Androcalva luteiflora is a species of flowering plant in the family Malvaceae and is endemic to western Australia. It is an erect, sucker-forming shrub with egg-shaped leaves, the edges irregularly toothed, and clusters of 3 to 18 or more yellow flowers.

==Description==
Androcalva luteifolia is an erect, sucker-forming shrub with its new growth covered with light brown, star-shaped hairs, and that typically grows to 1–4 m high and wide. Its leaves are egg-shaped, sometimes with the narrower end towards the base, 2–20 mm long and 1–12 mm wide on a petiole 3–8 mm long with narrowly triangular stipules 1–4 mm long at the base. The edges of the leaves are turned under and irregularly toothed, the lower surface covered with matted, white to pale brown hairs. The flowers are arranged in clusters of 3 to 18 or more, on a peduncle 2–10 mm long, each flower on a pedicel 1–5 mm long, with a narrowly triangular bract 1–5 mm long at the base. The flowers are 6–8 mm in diameter with 5 pale to bright yellow, petal-like sepals, bright yellow petals 3–9 mm long with an orb-shaped ligule, and a usually a single staminode between the stamens. Flowering occurs from July to October and the fruit is a hairy, spherical capsule 7–20 mm in diameter.

==Taxonomy==
This species was first formally described in 1904 by Ernst Georg Pritzel who gave it the name Rulingia luteiflora in Botanische Jahrbücher für Systematik, Pflanzengeschichte und Pflanzengeographie. In 2011, Carolyn Wilkins and Barbara Whitlock assigned it to the new genus Androcalva in Australian Systematic Botany. The specific epithet (luteiflora) means "golden-yellow-flowered".
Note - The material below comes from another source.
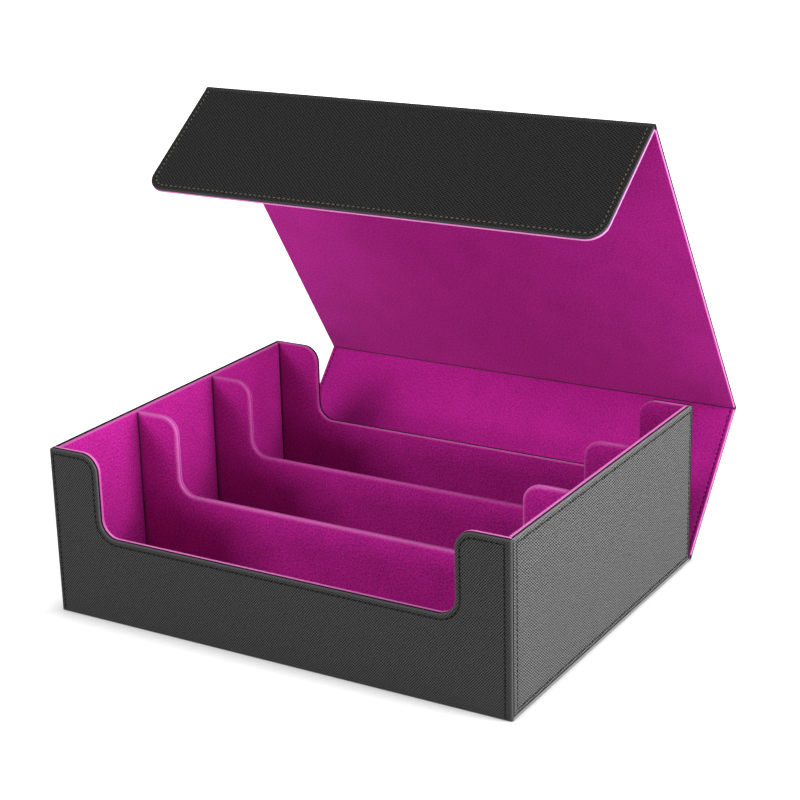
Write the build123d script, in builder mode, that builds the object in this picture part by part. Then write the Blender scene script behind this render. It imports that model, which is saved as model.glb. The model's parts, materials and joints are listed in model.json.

==Distribution and habitat==
Androcalva luteiflora grows in sandy soil, sometimes in rocky habitats and is widespread in Western Australia, and also occurs near Mount Winter in central Northern Territory.

==Conservation status==
Androcalva luteiflora is listed as "not threatened" by the Western Australian Government Department of Biodiversity, Conservation and Attractions, but as "near threatened" under the Northern Territory Government Territory Parks and Wildlife Conservation Act.